Member of the Croatian Parliament (Three terms)
- In office 1910–1913

Personal details
- Born: 11 June 1868 Desno Trebarjevo, Kingdom of Croatia-Slavonia, Austria-Hungary
- Died: 19 February 1919 (aged 50) Zagreb, Kingdom of Serbs, Croats and Slovenes
- Resting place: Mirogoj cemetery, Zagreb, Croatia
- Party: Croatian Peasant Party
- Spouse: Vilma Radić
- Relatives: Stjepan Radić (brother)
- Occupation: Scientist, writer, translator, journalist, sociologist, ethnographer, politician

= Antun Radić =

Austria-Hungary politician

Antun Radić (Desno Trebarjevo, 11 June 1868 - Zagreb, 10 February 1919) was a Croatian scientist, writer, translator, journalist, sociologist, ethnographer and politician. He is the founder of Croatian ethnography.

==Biography==
===Early life and education===
Antun Radić was born in Desno Trebarjevo, Martinska Ves near Sisak in the Kingdom of Croatia-Slavonia within Austria-Hungary as the eighth of eleven children in the family of poor peasants, Ana (née Posilović) and Imbra Radić. His younger brother, born as the ninth child, was Croatian politician Stjepan Radić.

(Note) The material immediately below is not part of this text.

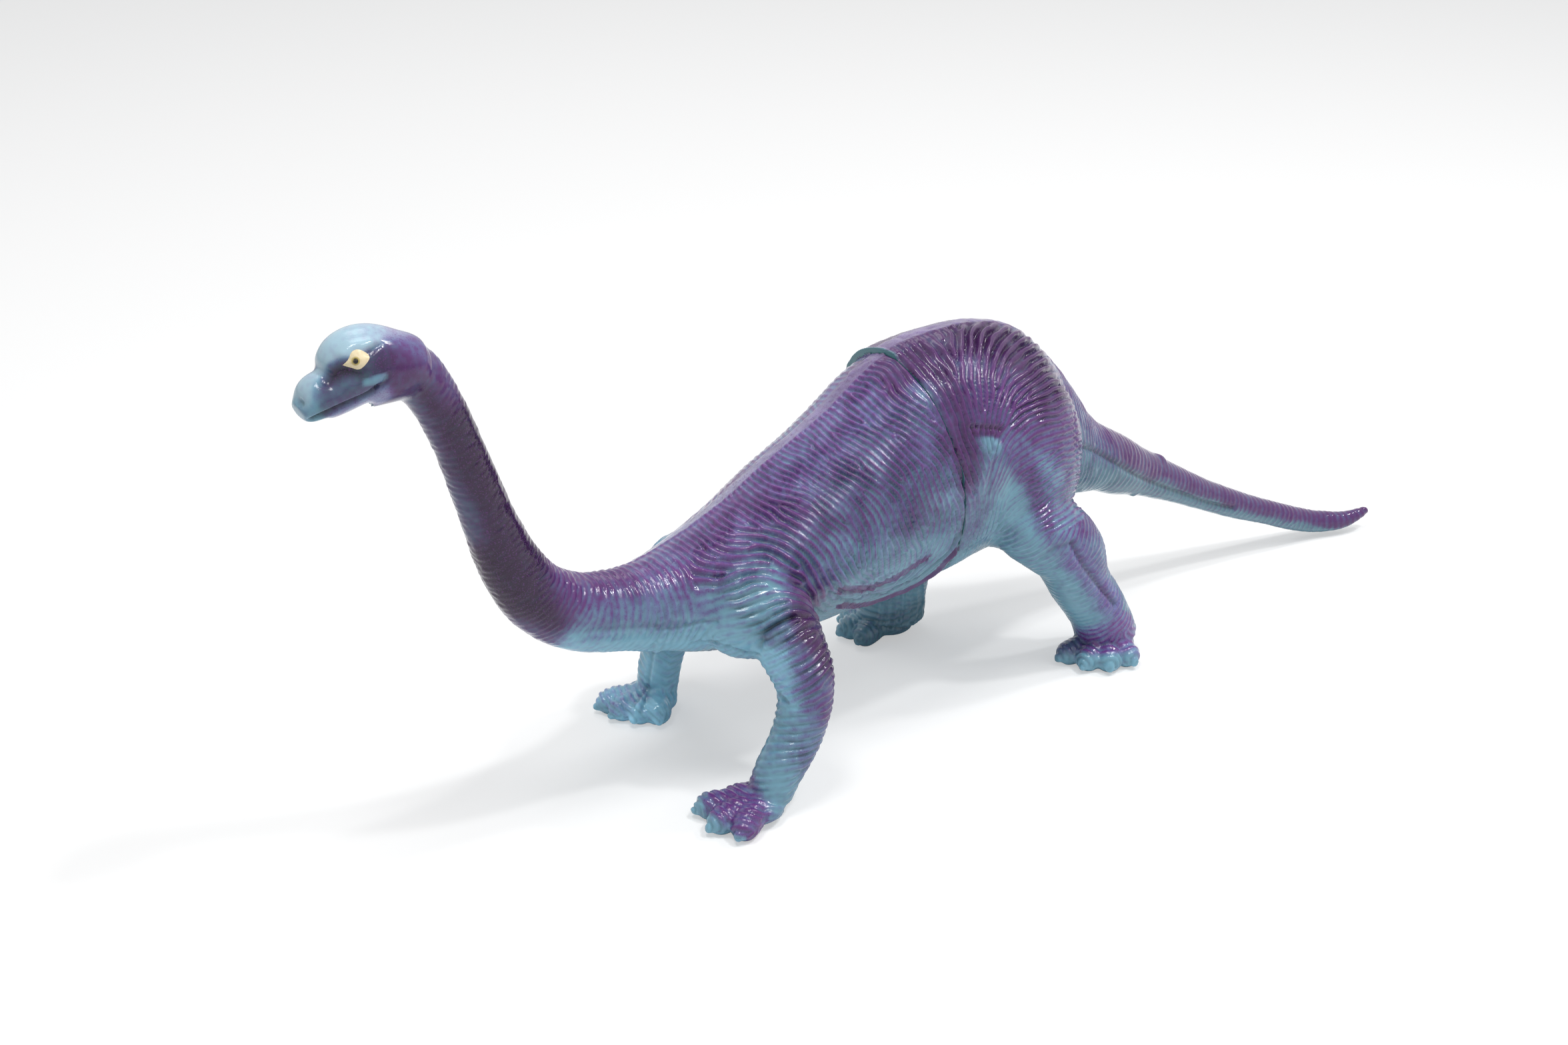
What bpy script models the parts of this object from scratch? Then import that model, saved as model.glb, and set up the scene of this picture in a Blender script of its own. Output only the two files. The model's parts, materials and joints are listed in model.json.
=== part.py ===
"""Hollow soft vinyl toy sauropod, moulded as a front shell and a rear shell that plug together at the waist.

Metres, +Z up, the head towards -X and the animal's left side towards -Y. The soles stand on z = 0 and
the origin lies under the middle of the figure's bounding box.
"""

from math import cos, pi, radians, sin, sqrt

import bmesh
import bpy
from mathutils import Matrix, Vector

# Overall sizes of the figure
FIGURE_LENGTH = 0.338
HEAD_TOP_HEIGHT = 0.133
TRUNK_WIDTH = 0.048
TRUNK_DEPTH = 0.065
TAIL_SWING = 0.014

# Head and mouth
HEAD_LENGTH = 0.0315
HEAD_WIDTH = 0.0160
HEAD_DEPTH = 0.0160
BROW_LENGTH = 0.0110
MOUTH_GAP = 0.0007
MOUTH_LENGTH = 0.0150
LIP_DEPTH = 0.0021
MOUTH_RISE = radians(22)

# Legs: a stance is the distance across between a pair of feet, a stride the distance along
FORE_STANCE = 0.053
FORE_STRIDE = 0.004
HIND_STANCE = 0.043
HIND_STRIDE = 0.040
SHOULDER_HEIGHT = 0.050
HIP_HEIGHT = 0.061
FORE_LEG_GIRTH = 0.0142
HIND_LEG_GIRTH = 0.0200
SHOULDER_LENGTH = 0.026
SHOULDER_BREADTH = 0.030
SHOULDER_SWELL = 0.020
THIGH_LENGTH = 0.054
THIGH_BREADTH = 0.046
THIGH_SWELL = 0.028

# Feet
FORE_FOOT_REACH = 0.0178
HIND_FOOT_REACH = 0.0150
FOOT_THICKNESS = 0.0090
TOE_DIAMETER = 0.0060
SOLE_DEPTH = 0.0012

# Wall and waist joint
WALL = 0.0036
SOCKET_WALL = 0.0016
FIT_GAP = 0.0003
SEAM_GAP = 0.0006
SEAM_DEPTH = 0.040
SPIGOT_LENGTH = 0.0075
RIM_STEP = 0.0010
RIM_SINK = 0.0007
RIM_WIDTH = 0.0035
WAIST_LEAN = radians(9.5)
CUT_OVERRUN = 0.200

# Fineness of the moulded skin
SURFACE_STEP = 0.0008
SMOOTH_PASSES = 12
SKIN_TRIANGLES = 7900
SECTION_SIDES = 40
LIMB_SIDES = 20
BALL_SIDES = 24
BALL_RINGS = 16
RINGS_PER_SPAN = 4

# Places along the figure, as shares of its length from the nose
WAIST_SHARE = 0.478
HIP_SHARE = 0.552
FORE_FEET_SHARE = 0.294
HIND_FEET_SHARE = 0.582
CAVITY_START_SHARE = 0.294
CAVITY_END_SHARE = 0.612
CAVITY_ROUND_SHARE = 0.045

# Middles of the shoulders' and thighs' swellings: place along the figure, outer reach as a share of the
# trunk's width, height as a share of the head top's
SHOULDER_SHARES = (0.315, 0.96, 0.345)
THIGH_SHARES = (0.558, 1.05, 0.465)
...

After finishing elementary school in Martinska Ves, Radić went to Zagreb where he continued his education in the elite Upper Town Gymnasium, after which he enrolled in the study of Slavic Studies and Classical Philology at the Universities in Zagreb and Vienna. He received his PhD from the University of Zagreb in 1892 with the thesis "On some eschatological motifs in Croatian literature".

===Professional work===
Since 1892, Radić worked as a teacher in schools in Osijek, Požega, Varaždin and Zagreb. After 1897 parliamentary elections, at the request of Ban Károly Khuen-Héderváry, Radić was discharged from the service because he did not want to vote for the pro-Hungarian government candidate.

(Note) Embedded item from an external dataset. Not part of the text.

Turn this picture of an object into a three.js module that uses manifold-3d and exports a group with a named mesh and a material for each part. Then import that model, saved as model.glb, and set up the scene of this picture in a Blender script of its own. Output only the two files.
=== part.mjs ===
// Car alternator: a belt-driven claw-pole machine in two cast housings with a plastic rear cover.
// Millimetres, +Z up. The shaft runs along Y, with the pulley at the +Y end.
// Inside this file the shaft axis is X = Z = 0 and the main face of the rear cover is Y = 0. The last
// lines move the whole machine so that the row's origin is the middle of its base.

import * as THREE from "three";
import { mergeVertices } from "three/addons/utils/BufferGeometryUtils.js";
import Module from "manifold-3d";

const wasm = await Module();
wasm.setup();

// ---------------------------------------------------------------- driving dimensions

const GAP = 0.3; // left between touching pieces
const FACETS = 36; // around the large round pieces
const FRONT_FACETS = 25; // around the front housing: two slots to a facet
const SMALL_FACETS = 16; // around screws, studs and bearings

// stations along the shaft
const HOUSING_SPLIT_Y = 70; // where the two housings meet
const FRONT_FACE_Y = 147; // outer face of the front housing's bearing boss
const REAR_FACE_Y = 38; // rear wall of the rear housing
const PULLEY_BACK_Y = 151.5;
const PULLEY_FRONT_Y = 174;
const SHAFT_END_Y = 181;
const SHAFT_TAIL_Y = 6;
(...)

From 1897 to 1901, he worked as editor of the "Almanac of public life and customs of the South Slavs". From 1901 to 1909, he worked as secretary of the Matica hrvatska and was one of the founders and editors of "Voice of Matica hrvatska" magazine. Radić was also the founder of Dom magazine, published between 1899 and 1904. Subtitled "Paper for the Croatian peasant for talk and lesson", it was the first Croatian magazine for peasants, which contributed to the cultural and national-political development of the Croatian villages. In 1917, Radić took a job as a professor at Zagreb Upper Town Gymnasium, where he taught until his death.

===Political work===
On 22 December 1904, Antun and Stjepan founded Croatian Peoples' Peasant Party (HPSS). In 1910 parliamentary election, he was elected to the Croatian Parliament. During his term in office, he actively advocated the reform of local government and educational system. As a member of HPSS, he was elected to the Parliament three times (1910, 1911, 1913).

===Death===
Antun Radić died on 10 February 1919. After his death, authorities in the newly established Kingdom of Serbs, Croats, and Slovenes did not grant a pension to his widow Vilma so she lost her livelihood and when she got a court order to leave the apartment for not paying the rent, she went on July 6, 1919, to his grave and drank poison which killed her. At that time, the authorities persecuted and imprisoned many leaders of Croatian Peasant Party and it was thought that Vilma actually committed suicide in protest against those persecutions. He was buried at Mirogoj cemetery on 12 February 1919.

==Scientific work==
Radić greatly influenced political activity of his brother Stjepan with his ethnological research. He emphasized the connection between the national liberation with social issues, warning that complete national freedom cannot be achieved by the simple removal of foreign national oppression. In addition to folklore, Radić also dealt with the literary and historical topics in his scientific papers and also translated works of prominent Russian writers (Pushkin, Gogol and Tolstoy).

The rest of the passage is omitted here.